Sunday was even quieter. I was severely chaffed and sore from all the bike riding, so I took public transit all day. First went to check out the old victorian house for rent. Cool, interesting, questionable immediate neighborhood. Then bussed over to the MAX to take a trip to Beaverton.
Beaverton is a separate city from Portland. Many Portlanders use it as a bedroom community, it has the biggest population of Latinos in the area, and it is also home to some major industrial players like Adidas and Nike. It’s new, boring, spread out, suburban. Big shopping centers, Target, strip malls. Even the “main street” had a feel like Chandler or Glendale or some more commerical parts of Ahwatukee. A few 1960’s buildings, mostly newer. More Californian than Portland. The apartments available there were like ASU dorms or student housing as well, but nicer and newer. Still felt like student housing. And the rents were not really any cheaper considering the distance to downtown. Between St.Louis and Stuttgart, we are completely spoiled when it comes to apartments.
Walked around, stopped into a local coffee shop to get a flavor of people and place, and hopped on the train back to Portland. Hit the lovely central library for another hour or two of apartment comparisons and seraching, and then browsed some of the stores downtown before a burrito at Chipotle and returning to Ruben’s place for the evening.
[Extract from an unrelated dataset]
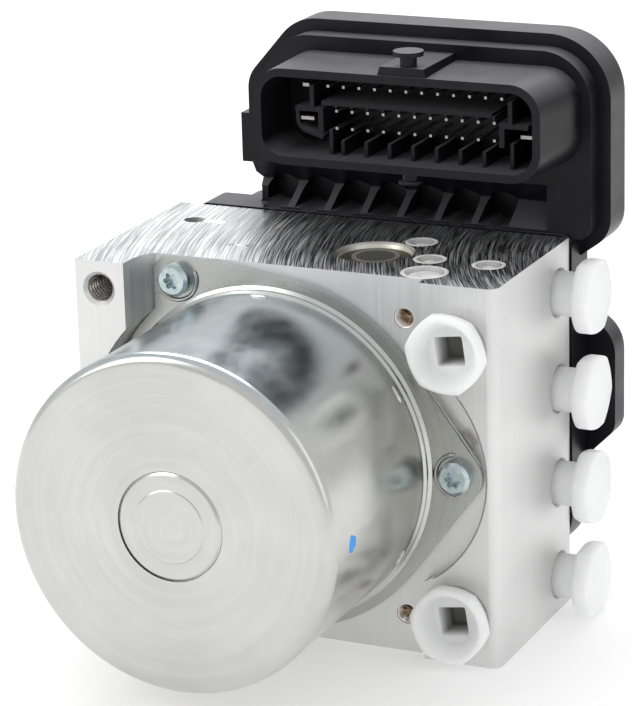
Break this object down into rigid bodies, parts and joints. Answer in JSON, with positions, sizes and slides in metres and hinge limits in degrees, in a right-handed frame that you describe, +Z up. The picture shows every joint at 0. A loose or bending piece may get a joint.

The next morning, I locked everything up, left a bunch of food and water for the cat, and headed out to the airport via bus and MAX. At the airport, had some of the best damn airport coffee I've ever had at Stumptown roasters, and settled in at a table, taking occasional peeks at the sun as it went through it's 99% totality. Interesting, to be sure, but hardly worth flying to a different city over.
Flew one of Alaska airlines' big boy planes to Saint Louis.